Fear. We fear the unknown – possibly because our minds often race to the worst-case scenario. Learning as much as you can about your loved one’s illness and ways to care for them, as well as developing plans for an emergency (complete with contact numbers), can alleviate some of those fears. Also, talking with other people who have been in your position can be a tremendous comfort.

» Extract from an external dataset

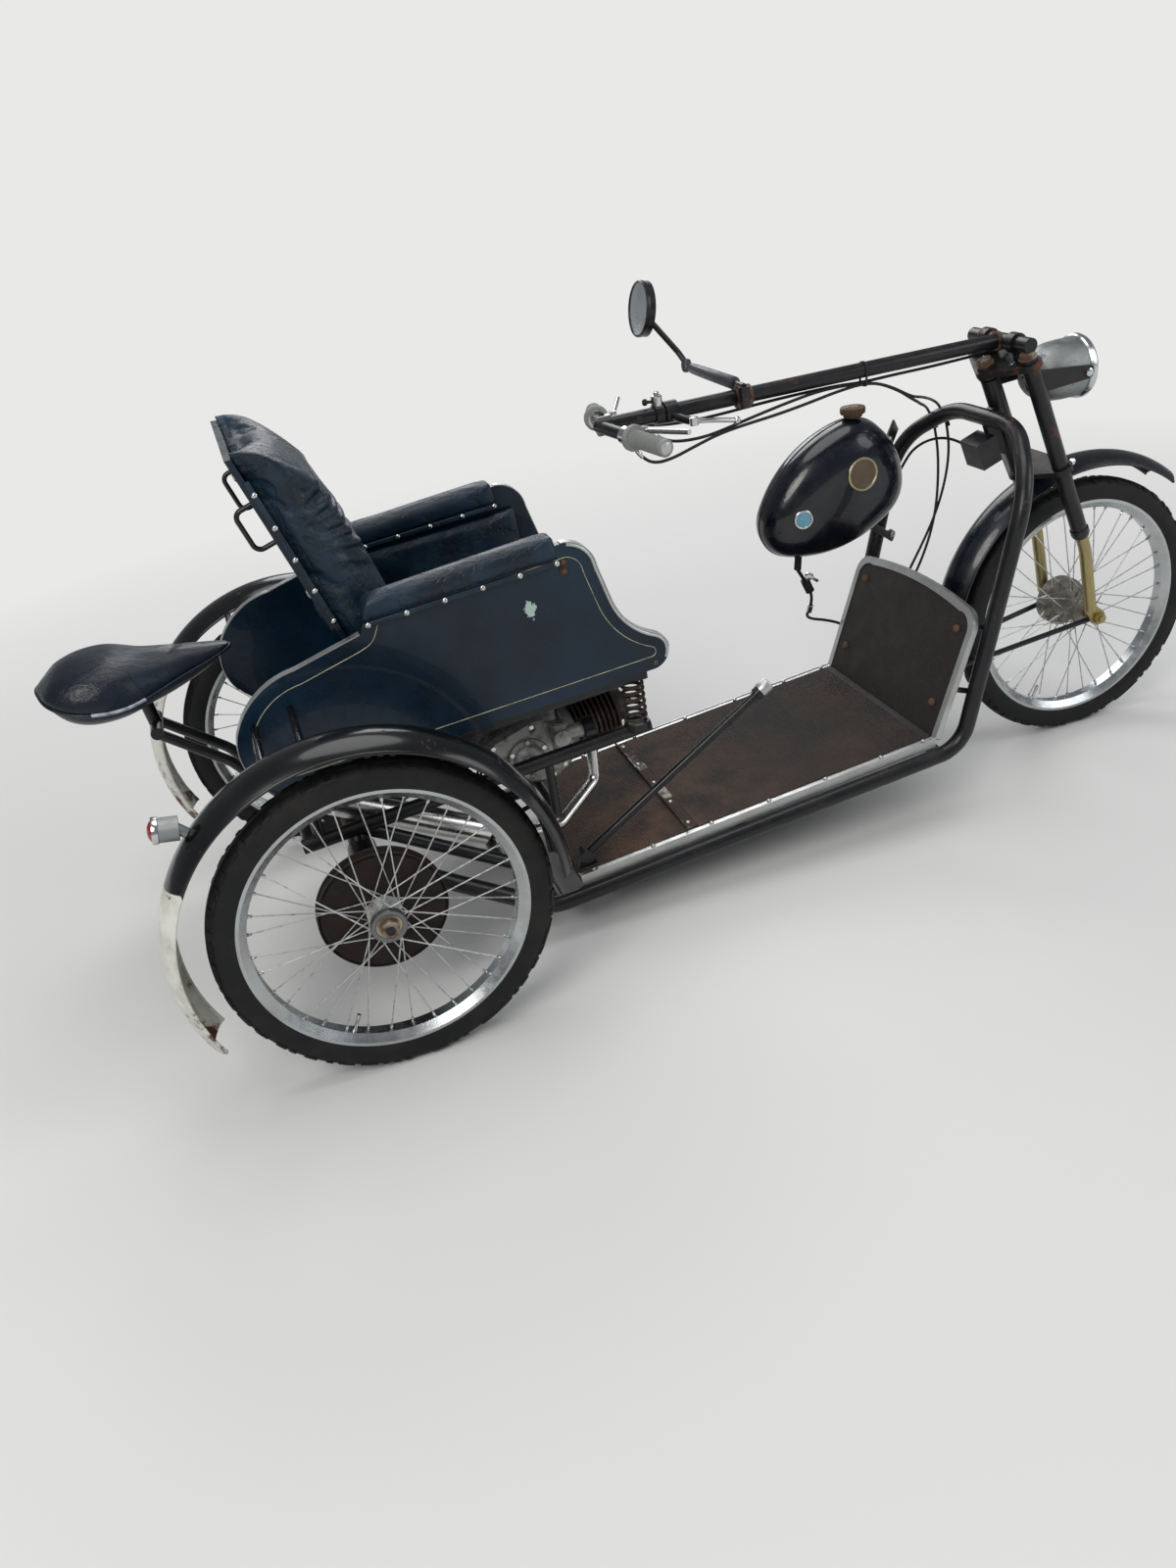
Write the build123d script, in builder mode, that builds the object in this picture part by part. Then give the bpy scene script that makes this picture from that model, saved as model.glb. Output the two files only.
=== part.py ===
from build123d import *
from math import atan2, cos, degrees, radians, sin, tan
import os

# Motorised invalid carriage: two rear wheels under an armchair, one steered front wheel,
# a footboard between them and a long tiller that reaches back to the rider.
# Millimetres, +X forward, +Y to the rider's left, +Z up from the ground.
# The origin lies on the ground under the middle of the whole length.

# Driving sizes of the whole carriage
WHEELBASE = 1715
TRACK = 895
TYRE_R = 299
TYRE_W = 56
SADDLE_REACH = 475
RUN_GAP = 0.3

REAR_X = -(WHEELBASE + TYRE_R - SADDLE_REACH) / 2
WHEEL_Y = TRACK / 2

# Wire wheels
RIM_W = 44
TYRE_H = 53
RIM_SEAT_R = TYRE_R - TYRE_H
RIM_FLANGE_R = RIM_SEAT_R + 7
RIM_WELL_R = RIM_SEAT_R - 10
RIM_WALL = 3.5
TREAD_W = 38
SHOULDER_DROP = 6
SPOKES = 36
SPOKE_D = 2.6
SPOKE_LEAD = 58
HUB_FLANGE_R = 31
HUB_BARREL_R = 19
REAR_HUB_W = 52
FRONT_HUB_W = 78
FRONT_DRUM_R = 56
DRUM_R = 112
DRUM_W = 26
SPINDLE_R = 8
NUT_R = 15

# Floor, its tubes and the front board
FLOOR_REAR = 400
FLOOR_FRONT = WHEELBASE - 511
FLOOR_Z = 126
FLOOR_RISE = 0.096
FLOOR_HALF = 236
FLOOR_PLY = 18
MAT_T = 4
BOARD_T = 12
BOARD_LEAN = 21
BOARD_LENGTH = 281
TRIM_T = 2
TUBE_D = 34
RAIL_Y = 243
RAIL_REAR = 330
LEG_FOOT_X = WHEELBASE - 453
LEG_SLOPE = 0.2717
LEG_TOP_Z = 700
ARCH_X = WHEELBASE - 245
ARCH_Z = 782
ARCH_HALF = 115
ARCH_BEND = 150
BEAM_D = 42

# Steering: the axis leans back, and passes through the middle of the top yoke
RAKE = 20.4
STEER_X = WHEELBASE - 246
STEER_Z = 892
FORK_OFFSET = 43
FORK_HALF = 85
HEAD_R = 19
STEM_R = 13.5
TOP_YOKE = 18
HEAD_TOP = 36
HEAD_LENGTH = 212
YOKE_T = 12
LEG_R = 17
LEG_END_Z = 508
SLIDER_R = 13
SLIDER_END = (WHEELBASE - 19, TYRE_R + 23)
TILLER_Z = 930
TILLER_D = 30
TILLER_FRONT = STEER_X + 38
TILLER_REAR = TILLER_FRONT - 852
TBAR_HALF = 98
CABLE_D = 6
GRIP_R = 16

# Mudguards
GUARD_T = 2
FRONT_GUARD_R = TYRE_R + 58
FRONT_GUARD_W = 94
FRONT_GUARD = (50, 190)
REAR_GUARD_R = TYRE_R + 54
REAR_GUARD_W = 100
REAR_GUARD = (0, 206)
GUARD_CROWN = 24

# Armchair
PANEL_Y = 240
PANEL_T = 16
SEAT_Z = 478
SEAT_RISE = 0.07
SEAT_PLY = 15
SADDLE_Z = 700

# Engine and drive
ENGINE_X = 395
ENGINE_Z = 352
CASE_R = 74
CASE_HALF = 62

# Tank
TANK_X = LEG_FOOT_X - 16
TANK_Y = 150
TANK_HALF = 70


def side(y):
    """Upright plane along the carriage: local x forward from the rear axle, local y up."""
    return Plane(origin=(REAR_X, y, 0), x_dir=(1, 0, 0), z_dir=(0, -1, 0))


def level(z):
    """Level plane: local x forward from the rear axle, local y to the left."""
    return Plane(origin=(REAR_X, 0, z), x_dir=(1, 0, 0), z_dir=(0, 0, 1))


def at(x, y, z):
    """Point forward from the rear axle, to the left and up."""
    return Vector(REAR_X + x, y, z)


def floor_z(x):
    """Height of the mat's top at x."""
    return FLOOR_Z + FLOOR_RISE * (x - FLOOR_REAR)


def wheel_section(x, y):
    """Plane through a wheel's axis: local x along the axle, local y outwards from it."""
    return Plane(origin=(REAR_X + x, y, TYRE_R), x_dir=(0, 1, 0), z_dir=(1, 0, 0))


def wheel_axis(x, y):
    return Axis((REAR_X + x, y, TYRE_R), (0, 1, 0))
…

Guilt. A little word for such an invasive emotion. Maybe you feel guilty for being well when your loved one is not. Maybe you think that there was something you could have done to prevent it or catch it earlier. Maybe guilt exists over feeling angry or tired or alone. Whatever the reason, guilt makes you ruminate over what you did to cause the problem – if you even contributed to it at all. This, in turn, may cause you to overlook other contributing factors to the problem, which impedes finding a solution! Try to forgive yourself and don’t allow guilt to take over precious energy and positive thoughts.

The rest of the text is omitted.